The crisis has now gotten a solid hold on the Korean carriers, whose poor finances risk impacting their global expansion plans, says Alphaliner in a new analysis. Since the beginning of the year the stock value of the two biggest carriers Hanjin Shipping and Hyundai Merchant Marine has been trickling down, having declined by USD 2.4 billion so far, while the third carrier, STX Pan Ocean, has been deferring payments since June and is in the process of selling the remainder of its container fleet.
"The cash-strapped Korean companies have seen their debt load spiral out of control while their equity base has been eroded due to persistent losses in their shipping operations even as they continued to take on newbuildings ordered both before and after the Lehman crisis in late 2008," says Alphaliner.
Shares in major decline
On Monday Hanjin's shares decreased by 14 percent, thus reaching the lowest point since the carrier was split from parent company Hanjin Shipping Holdings back in December 2009. A clear sign of the challenges faced by Korean shipping companies, says Alphaliner.

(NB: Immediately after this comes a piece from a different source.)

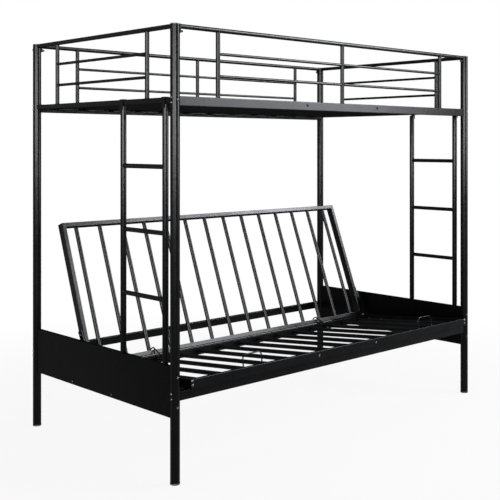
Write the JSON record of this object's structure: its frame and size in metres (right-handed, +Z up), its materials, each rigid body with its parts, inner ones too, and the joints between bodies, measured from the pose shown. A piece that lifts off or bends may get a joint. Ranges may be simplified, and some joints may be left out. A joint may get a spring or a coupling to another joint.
{
  "type": "bunk bed",
  "caption": "Black steel tube bunk bed with a slatted upper deck, guards and end ladders over a futon whose seat pulls forward while its back folds down flat.",
  "frame": {"origin": "bottom centre of the footprint, on the floor", "axes": "+X along the bed to the right, -Y towards the front, +Z up"},
  "size_m": [1.9954, 1.0944, 1.78],
  "materials": {
    "black_paint": "semi-gloss black powder coat",
    "panel_paint": "satin black powder coat on folded sheet",
    "cap_plastic": "moulded black plastic",
    "bolt_steel": "zinc plated",
    "nylon": "natural nylon"
  },
  "bodies": {
    "bed": {"post_front_left": "black_paint", "top_cap_front_left": "cap_plastic", "foot_cap_front_left": "cap_plastic", "guard_bolt_front_left": "bolt_steel", "post_back_left": "black_paint", "top_cap_back_left": "cap_plastic", "foot_cap_back_left": "cap_plastic", "guard_bolt_back_left": "bolt_steel", "post_front_right": "black_paint", "top_cap_front_right": "cap_plastic", "foot_cap_front_right": "cap_plastic", "guard_bolt_front_right": "bolt_steel", "post_back_right": "black_paint", "top_cap_back_right": "cap_plastic", "foot_cap_back_right": "cap_plastic", "guard_bolt_back_right": "bolt_steel", "side_frame_front": "black_paint", "lower_rail_front": "black_paint", "side_frame_back": "black_paint", "lower_rail_back": "black_paint", "end_guard_left": "black_paint", "end_panel_left": "panel_paint", "ladder_left": "black_paint", "shoe_bracket_left": "black_paint", "ramp_track_left": "black_paint", "end_guard_right": "black_paint", "end_panel_right": "panel_paint", "ladder_right": "black_paint", "shoe_bracket_right": "black_paint", "ramp_track_right": "black_paint", "deck_slat_01": "black_paint", "deck_slat_02": "black_paint", "deck_slat_03": "black_paint", "deck_slat_04": "black_paint", "deck_slat_05": "black_paint", "deck_slat_06": "black_paint", "deck_slat_07": "black_paint", "deck_slat_08": "black_paint", "deck_slat_09": "black_paint", "deck_slat_10": "black_paint", "deck_slat_11": "black_paint", "deck_slat_12": "black_paint"},
    "front_shoes": {"front_shoe_left": "nylon", "front_shoe_right": "nylon"},
    "seat": {"seat_frame": "black_paint", "seat_stop_left": "black_paint", "seat_hinge_plate_left": "black_paint", "rear_glide_left": "nylon", "hinge_pin_left": "bolt_steel", "seat_stop_right": "black_paint", "seat_hinge_plate_right": "black_paint", "rear_glide_right": "nylon", "hinge_pin_right": "bolt_steel"},
    "back": {"back_frame": "black_paint", "back_stop_left": "black_paint", "back_hinge_plate_left": "black_paint", "back_stop_right": "black_paint", "back_hinge_plate_right": "black_paint"}
  },
  "joints": [
    {"name": "shoe_tilt", "type": "hinge", "parent": "bed", "child": "front_shoes", "pos_m": [0, -0.48464, 0.345], "axis": [1, 0, 0], "range_deg": [0, 5.84]},
    {"name": "seat_slide", "type": "slide", "parent": "front_shoes", "child": "seat", "axis": [0, -0.9948, 0.1018], "range_m": [0, 0.2776]},
    {"name": "back_fold", "type": "hinge", "parent": "seat", "child": "back", "pos_m": [0, 0.15126, 0.33127], "axis": [1, 0, 0], "range_deg": [-75.18, 0]}
  ],
  "couplings": [
    {"joint": "shoe_tilt", "follows": "seat_slide", "rad_per_m": 0.36717},
    {"joint": "back_fold", "follows": "seat_slide", "rad_per_m": -4.7267}
  ]
}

Furthermore, on November 15th Hanjin presented its 11th consecutive interim report with a negative result, a deficit of USD 285 million in 3rd quarter 2013. The poor results led CEO Y. M. Kim to resign from his position on November 11th.
The biggest and most urgent challenge for Hanjin Shipping, according to Alphaliner, is the company's weak balance, with loans for a total of USD 8 billion versus a liquidity of just USD 872 million.
Meanwhile, the carrier has bond loans for USD 1.07 billion that will mature in 2014 and 2015, a fact that made Hanjin take an emergency loan of USD 150 million from major shareholder Korean Airlines last month, plus the carrier is considering the further divestment of terminal stakes.
But the shipping company still harbors long-term plans, and Alphaliner notes that the carrier has ten newbuildings in the pipeline, including 7 10,000 teu ships on long-term charter contracts from Seaspan, set for delivery in March next year. And it does not stop there.
"Despite its current precarious position, Hanjin has been linked to additional newbuilding orders. Broker reports suggest that a Turkish owner is finalizing an order for 4 x 9,200 teu at Hanjin H.I. against a long term charter to Hanjin Shipping for 8 years with delivery at the end of 2015 and the beginning of 2016," says Alphaliner in the analysis.
Plenty of newbuildings
The strategy supports the attempt to reclaim market shares, where Hanjin peaked in 1997 with 4.9 percent, and in 2003 the shipping company launched an enormous newbuilding strategy by placing an order for 35 ships ranging in size from 6,000 teu to 13,100 teu.
However, the carrier has had difficulties absorbing this giant fleet, which forced Hanjin to move its original focus on th east-west routes to north-south instead, where the company established new services in 2010. But the carrier entered the routes in a period of heavy competition, a fact that has sent the rates spiraling down during the last three years.
In light of the Korean container carriers' current situation, a consolidation could be an option, but there have been no signs indicating this solution so far, and Alphaliner does not expect it to happen anytime soon:
"Apart from the fierce rivalries amongst the Korean carriers, neither Hanjin Shipping nor Hyundai M.M. are in a position to acquire other carriers at this point, as both groups face their own liquidity issues while the smaller Korean carriers (KMTC, Heung-A, Sinokor, Nam Sung and CK Line) are focused only on short-sea intra-Asia trades and are not attractive acquisition targets," says Alphaliner.